** START OF Material **
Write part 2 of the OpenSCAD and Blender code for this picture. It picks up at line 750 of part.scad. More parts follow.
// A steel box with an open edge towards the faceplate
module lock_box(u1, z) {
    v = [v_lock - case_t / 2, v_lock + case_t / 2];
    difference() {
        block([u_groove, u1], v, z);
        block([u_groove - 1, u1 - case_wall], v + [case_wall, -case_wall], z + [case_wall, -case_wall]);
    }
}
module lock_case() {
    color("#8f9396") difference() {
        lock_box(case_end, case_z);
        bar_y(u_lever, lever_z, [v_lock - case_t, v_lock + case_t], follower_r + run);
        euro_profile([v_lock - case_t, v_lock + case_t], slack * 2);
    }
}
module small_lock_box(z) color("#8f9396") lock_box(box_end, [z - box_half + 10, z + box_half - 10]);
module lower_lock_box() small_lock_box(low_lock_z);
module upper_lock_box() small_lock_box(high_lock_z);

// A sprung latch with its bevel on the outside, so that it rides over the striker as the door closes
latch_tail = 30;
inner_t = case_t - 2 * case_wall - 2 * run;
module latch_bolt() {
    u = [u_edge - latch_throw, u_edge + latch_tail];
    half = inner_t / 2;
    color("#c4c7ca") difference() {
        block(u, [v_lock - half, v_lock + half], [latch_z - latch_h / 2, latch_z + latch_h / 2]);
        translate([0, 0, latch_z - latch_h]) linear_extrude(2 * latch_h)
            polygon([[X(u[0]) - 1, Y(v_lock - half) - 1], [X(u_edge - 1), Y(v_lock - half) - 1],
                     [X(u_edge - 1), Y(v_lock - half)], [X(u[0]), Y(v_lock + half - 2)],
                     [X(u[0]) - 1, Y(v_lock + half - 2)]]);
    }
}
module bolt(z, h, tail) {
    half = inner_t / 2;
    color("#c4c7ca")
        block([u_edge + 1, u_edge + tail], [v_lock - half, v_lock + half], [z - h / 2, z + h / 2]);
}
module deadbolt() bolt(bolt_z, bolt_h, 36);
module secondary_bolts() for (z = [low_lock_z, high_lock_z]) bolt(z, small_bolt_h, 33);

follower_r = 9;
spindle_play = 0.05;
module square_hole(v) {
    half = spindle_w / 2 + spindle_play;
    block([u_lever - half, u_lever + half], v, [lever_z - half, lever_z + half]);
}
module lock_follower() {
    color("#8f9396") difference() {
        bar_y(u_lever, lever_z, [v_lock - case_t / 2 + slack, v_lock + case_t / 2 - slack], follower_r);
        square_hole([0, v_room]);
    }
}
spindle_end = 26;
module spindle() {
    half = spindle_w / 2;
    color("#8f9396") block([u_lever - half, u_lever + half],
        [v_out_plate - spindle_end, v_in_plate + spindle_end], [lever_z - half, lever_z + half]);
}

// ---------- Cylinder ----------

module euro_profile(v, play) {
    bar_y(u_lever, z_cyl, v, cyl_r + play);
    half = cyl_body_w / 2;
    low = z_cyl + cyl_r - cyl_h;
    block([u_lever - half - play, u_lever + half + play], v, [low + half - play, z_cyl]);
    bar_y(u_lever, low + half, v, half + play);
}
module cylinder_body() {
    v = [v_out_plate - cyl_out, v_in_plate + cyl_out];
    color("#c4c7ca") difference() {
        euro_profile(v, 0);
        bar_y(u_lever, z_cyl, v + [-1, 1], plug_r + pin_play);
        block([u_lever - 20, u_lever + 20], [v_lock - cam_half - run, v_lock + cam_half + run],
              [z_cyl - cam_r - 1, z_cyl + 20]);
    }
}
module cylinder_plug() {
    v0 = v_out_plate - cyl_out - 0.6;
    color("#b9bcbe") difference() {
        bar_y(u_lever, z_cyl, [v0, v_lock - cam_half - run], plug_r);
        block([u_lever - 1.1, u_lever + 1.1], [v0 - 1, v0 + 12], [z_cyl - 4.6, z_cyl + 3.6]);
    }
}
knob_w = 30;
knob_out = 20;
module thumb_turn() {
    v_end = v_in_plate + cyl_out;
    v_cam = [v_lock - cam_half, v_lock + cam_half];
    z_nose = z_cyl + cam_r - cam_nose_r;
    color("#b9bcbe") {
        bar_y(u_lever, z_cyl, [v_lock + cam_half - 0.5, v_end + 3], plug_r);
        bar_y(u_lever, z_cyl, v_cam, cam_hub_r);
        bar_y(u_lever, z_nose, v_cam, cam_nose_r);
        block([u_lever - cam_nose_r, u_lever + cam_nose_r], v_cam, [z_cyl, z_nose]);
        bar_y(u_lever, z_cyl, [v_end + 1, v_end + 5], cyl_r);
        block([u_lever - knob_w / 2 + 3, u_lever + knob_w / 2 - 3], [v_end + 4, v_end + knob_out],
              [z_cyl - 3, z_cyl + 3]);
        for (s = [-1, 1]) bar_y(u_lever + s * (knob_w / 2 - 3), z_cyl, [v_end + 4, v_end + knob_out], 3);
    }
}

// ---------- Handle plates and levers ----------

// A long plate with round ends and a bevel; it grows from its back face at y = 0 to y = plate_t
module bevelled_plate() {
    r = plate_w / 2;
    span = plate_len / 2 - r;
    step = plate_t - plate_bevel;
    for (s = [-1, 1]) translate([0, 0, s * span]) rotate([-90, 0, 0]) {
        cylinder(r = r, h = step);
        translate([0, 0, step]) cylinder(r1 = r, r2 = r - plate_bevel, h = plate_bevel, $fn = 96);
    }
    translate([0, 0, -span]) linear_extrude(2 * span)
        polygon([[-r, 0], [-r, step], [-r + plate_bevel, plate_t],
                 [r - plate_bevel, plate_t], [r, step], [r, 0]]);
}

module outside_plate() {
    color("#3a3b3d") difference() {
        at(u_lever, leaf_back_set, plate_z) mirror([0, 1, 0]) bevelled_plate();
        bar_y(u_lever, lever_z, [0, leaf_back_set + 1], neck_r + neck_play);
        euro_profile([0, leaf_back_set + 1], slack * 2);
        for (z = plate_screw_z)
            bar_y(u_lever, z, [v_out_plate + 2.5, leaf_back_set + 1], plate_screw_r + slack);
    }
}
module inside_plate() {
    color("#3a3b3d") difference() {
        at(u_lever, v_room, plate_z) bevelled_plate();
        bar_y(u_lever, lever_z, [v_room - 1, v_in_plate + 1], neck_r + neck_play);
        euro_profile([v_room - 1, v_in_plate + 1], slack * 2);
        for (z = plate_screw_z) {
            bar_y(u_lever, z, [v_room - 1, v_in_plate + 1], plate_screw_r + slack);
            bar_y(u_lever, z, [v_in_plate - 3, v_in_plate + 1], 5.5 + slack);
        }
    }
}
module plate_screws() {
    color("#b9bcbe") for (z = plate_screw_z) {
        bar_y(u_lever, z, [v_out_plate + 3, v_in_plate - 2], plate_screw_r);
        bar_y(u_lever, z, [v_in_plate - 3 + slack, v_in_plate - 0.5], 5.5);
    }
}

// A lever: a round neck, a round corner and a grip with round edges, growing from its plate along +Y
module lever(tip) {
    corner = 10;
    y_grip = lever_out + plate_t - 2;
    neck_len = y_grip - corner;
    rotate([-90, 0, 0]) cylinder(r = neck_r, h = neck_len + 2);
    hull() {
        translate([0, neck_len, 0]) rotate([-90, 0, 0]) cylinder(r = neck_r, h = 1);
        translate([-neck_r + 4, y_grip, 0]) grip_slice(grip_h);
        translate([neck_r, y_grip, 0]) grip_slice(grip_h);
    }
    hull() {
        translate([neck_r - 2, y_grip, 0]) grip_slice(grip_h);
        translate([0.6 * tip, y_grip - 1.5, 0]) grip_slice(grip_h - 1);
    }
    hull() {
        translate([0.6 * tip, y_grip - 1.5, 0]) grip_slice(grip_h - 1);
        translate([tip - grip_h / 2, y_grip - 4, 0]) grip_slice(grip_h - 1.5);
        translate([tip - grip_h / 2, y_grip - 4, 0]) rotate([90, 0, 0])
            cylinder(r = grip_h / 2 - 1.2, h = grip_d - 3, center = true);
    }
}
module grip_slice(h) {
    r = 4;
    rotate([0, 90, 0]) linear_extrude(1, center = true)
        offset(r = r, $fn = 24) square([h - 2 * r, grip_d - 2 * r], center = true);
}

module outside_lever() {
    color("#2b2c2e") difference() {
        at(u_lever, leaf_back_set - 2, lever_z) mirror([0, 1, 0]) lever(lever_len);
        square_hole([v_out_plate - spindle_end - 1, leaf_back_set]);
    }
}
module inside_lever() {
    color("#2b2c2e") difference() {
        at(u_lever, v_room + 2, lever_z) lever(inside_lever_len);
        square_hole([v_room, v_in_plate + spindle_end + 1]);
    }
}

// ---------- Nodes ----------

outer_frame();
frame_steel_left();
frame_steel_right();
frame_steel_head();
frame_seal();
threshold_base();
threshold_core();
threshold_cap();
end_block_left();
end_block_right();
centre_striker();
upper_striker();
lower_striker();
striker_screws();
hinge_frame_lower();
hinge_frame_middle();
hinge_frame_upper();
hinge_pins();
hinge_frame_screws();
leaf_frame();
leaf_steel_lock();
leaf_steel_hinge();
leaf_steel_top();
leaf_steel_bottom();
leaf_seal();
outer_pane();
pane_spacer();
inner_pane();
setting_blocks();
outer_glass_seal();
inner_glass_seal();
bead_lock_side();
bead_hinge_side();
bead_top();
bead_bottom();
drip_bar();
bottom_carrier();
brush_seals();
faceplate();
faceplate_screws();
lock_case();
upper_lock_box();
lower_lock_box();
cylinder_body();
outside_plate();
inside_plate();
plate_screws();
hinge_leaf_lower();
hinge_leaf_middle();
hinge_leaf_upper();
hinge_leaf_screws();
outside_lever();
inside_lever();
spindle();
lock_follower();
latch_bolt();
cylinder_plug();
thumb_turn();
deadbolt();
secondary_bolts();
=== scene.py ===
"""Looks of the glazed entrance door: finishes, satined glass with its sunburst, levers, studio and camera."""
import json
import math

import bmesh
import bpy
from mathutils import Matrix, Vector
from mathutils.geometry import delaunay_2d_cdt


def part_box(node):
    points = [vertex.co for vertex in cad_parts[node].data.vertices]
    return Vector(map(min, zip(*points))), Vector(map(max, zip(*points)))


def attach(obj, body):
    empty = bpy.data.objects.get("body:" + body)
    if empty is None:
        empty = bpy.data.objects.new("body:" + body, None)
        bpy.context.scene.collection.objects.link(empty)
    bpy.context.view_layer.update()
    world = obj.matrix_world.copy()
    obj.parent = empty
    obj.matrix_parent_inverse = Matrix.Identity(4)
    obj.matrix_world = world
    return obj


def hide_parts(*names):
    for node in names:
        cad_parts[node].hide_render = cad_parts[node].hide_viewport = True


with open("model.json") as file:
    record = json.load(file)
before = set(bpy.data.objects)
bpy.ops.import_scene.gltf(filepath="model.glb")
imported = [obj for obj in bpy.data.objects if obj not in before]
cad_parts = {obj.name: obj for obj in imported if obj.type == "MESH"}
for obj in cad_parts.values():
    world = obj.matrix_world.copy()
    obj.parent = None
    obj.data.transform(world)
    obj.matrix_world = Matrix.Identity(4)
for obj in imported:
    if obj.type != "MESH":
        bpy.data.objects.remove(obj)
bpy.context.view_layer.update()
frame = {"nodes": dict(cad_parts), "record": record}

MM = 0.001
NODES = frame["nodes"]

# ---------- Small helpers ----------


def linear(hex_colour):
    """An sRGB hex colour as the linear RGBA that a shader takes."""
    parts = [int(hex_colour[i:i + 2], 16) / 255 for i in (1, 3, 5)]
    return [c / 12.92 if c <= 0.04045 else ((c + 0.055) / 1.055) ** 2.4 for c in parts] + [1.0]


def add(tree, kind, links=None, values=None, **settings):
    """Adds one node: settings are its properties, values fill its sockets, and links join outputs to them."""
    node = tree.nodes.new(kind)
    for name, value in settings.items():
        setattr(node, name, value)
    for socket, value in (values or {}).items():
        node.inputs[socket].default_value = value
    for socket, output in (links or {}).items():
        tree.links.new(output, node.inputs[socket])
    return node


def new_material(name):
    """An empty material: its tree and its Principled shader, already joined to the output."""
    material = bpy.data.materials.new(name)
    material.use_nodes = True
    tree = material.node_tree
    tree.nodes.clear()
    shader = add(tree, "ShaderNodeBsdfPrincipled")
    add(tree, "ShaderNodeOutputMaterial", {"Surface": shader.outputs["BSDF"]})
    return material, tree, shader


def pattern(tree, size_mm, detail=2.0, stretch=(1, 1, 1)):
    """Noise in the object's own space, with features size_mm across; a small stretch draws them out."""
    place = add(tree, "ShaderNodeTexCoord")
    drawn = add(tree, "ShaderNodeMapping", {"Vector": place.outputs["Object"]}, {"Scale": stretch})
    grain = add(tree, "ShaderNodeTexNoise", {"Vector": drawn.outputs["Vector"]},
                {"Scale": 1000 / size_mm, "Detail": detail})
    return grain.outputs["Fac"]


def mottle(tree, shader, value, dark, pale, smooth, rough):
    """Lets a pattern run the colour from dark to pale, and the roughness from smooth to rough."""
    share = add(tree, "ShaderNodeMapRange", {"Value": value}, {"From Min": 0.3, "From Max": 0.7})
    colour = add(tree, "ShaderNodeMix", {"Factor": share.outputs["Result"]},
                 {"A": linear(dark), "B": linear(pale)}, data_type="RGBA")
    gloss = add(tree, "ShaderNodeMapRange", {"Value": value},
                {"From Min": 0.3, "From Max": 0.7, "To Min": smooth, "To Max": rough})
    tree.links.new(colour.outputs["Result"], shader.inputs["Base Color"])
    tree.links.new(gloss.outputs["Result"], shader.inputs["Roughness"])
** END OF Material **
## Exercise aim
Exact duplication is required for the lines above, from the line that contains "hinge_leaf_upper();" to the line that contains "cad_parts[node].hide_render = cad_parts[node].hide_viewport", inclusive; omit all others.

## Output for this exercise
hinge_leaf_upper();
hinge_leaf_screws();
outside_lever();
inside_lever();
spindle();
lock_follower();
latch_bolt();
cylinder_plug();
thumb_turn();
deadbolt();
secondary_bolts();
=== scene.py ===
"""Looks of the glazed entrance door: finishes, satined glass with its sunburst, levers, studio and camera."""
import json
import math

import bmesh
import bpy
from mathutils import Matrix, Vector
from mathutils.geometry import delaunay_2d_cdt


def part_box(node):
    points = [vertex.co for vertex in cad_parts[node].data.vertices]
    return Vector(map(min, zip(*points))), Vector(map(max, zip(*points)))


def attach(obj, body):
    empty = bpy.data.objects.get("body:" + body)
    if empty is None:
        empty = bpy.data.objects.new("body:" + body, None)
        bpy.context.scene.collection.objects.link(empty)
    bpy.context.view_layer.update()
    world = obj.matrix_world.copy()
    obj.parent = empty
    obj.matrix_parent_inverse = Matrix.Identity(4)
    obj.matrix_world = world
    return obj


def hide_parts(*names):
    for node in names:
        cad_parts[node].hide_render = cad_parts[node].hide_viewport = True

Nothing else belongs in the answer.